Types Of Reflexology And The Determined Reflexologist
I came to the conclusion that although many different types of reflexology exist, they are all based on similar techniques and theories of the “connected” body, which were then modified to suit the individual reflexologist and their clients.
It became clear, that as a reflexologist I had a bit of creative license when it came to practicing my craft. There were most definitely rules and laws by which I needed to abide, however I began to work with the research I’d performed by applying a synergistic approach to my reflexology practice. The “Body” component of a reflexology treatment is technique driven and I soon had that mastered.
Working with the feet, hands and ears is similar to playing a musical instrument. You get the feel for it and it soon becomes second nature. And theoretically, the more you do it, the better you become. This is quite true in reflexology. But once the techniques were dedicated to memory and subsequently applied, there was a need to bring in a dynamic element, or basically, to bring more than just the techniques to my sessions.
I then began to incorporate the “Mind & Soul” components. This became the foundation for my style of reflexology, which I call Dynamic Reflexology. Combining the multiple aspects of our total being into my reflexology practice proved very humbling and empowering. My clients opened up to it immediately and I began making personal discoveries as I implemented these methodologies into my clients reflexology treatments. This would be the approach to providing a reflexology treatment that embraced the needs of my clients and proved to be the missing link for my practice to really take off – and I’ve never looked back.

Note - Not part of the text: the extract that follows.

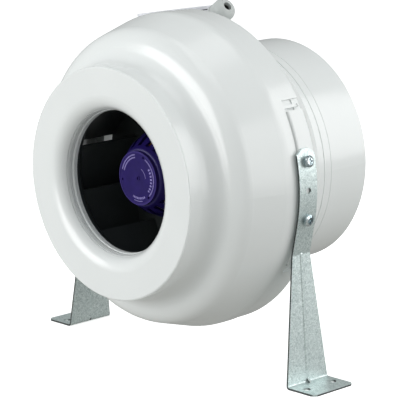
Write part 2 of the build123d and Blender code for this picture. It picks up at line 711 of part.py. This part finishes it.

I now realize I had synergized the types of reflexology I had discovered and, in which, I had found the most value for my own chosen style. In essence, I had developed my own style and could now include it along with the other types of reflexology I had so diligently researched.
Types Of Reflexology: Final Thoughts
Every client is different and every reflexology practitioner is different. So, it makes sense there will be many different types of reflexology. Every reflexology treatment should be tailor-made to the client’s needs and the reflexologist’s training, ability and desired approach. Ideally, these variables can be matched, merged and resolved into a reflexology session that will result in one of the most wonderful and healthy experiences someone can have in their life.
I encourage anyone who is considering reflexology to interview a few reflexologists in order to determine which one they feel will serve them best; who understands the aforementioned criteria for creating a customized reflexology treatment; and who can be flexible in their application of different types of reflexology.